• [Goal]:
Give the count of lines containing the string "node", with no other output.

• [Supplied data]:
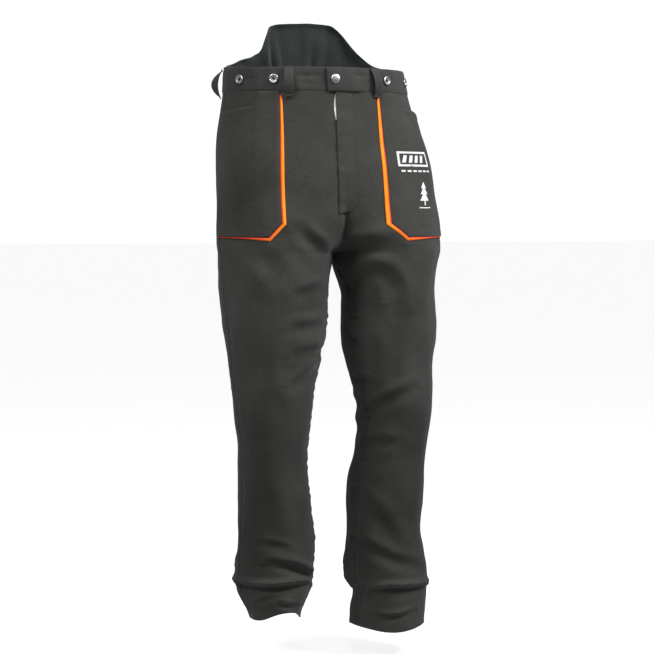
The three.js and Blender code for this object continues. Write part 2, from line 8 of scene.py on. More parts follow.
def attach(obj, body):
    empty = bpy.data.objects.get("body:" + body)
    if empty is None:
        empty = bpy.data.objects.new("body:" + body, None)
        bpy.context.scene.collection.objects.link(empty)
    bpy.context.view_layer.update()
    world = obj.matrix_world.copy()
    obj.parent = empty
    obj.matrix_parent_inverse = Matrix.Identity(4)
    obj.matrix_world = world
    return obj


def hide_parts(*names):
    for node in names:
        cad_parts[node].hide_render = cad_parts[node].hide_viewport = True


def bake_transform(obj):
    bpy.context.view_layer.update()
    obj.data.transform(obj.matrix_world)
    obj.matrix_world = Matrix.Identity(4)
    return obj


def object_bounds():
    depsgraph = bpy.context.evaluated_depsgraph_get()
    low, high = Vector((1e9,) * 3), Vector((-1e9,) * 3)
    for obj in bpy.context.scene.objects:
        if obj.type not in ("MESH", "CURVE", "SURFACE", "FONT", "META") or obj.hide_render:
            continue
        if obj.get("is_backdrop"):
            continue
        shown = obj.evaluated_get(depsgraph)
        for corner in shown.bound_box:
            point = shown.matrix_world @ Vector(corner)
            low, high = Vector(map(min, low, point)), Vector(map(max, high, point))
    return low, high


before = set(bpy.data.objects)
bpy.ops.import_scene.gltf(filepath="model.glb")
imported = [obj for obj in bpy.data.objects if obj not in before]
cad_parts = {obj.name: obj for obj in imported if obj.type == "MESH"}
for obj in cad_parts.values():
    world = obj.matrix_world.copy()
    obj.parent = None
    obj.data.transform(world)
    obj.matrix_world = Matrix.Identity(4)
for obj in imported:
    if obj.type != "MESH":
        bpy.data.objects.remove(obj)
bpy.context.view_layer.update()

• [Solution to the problem]:
2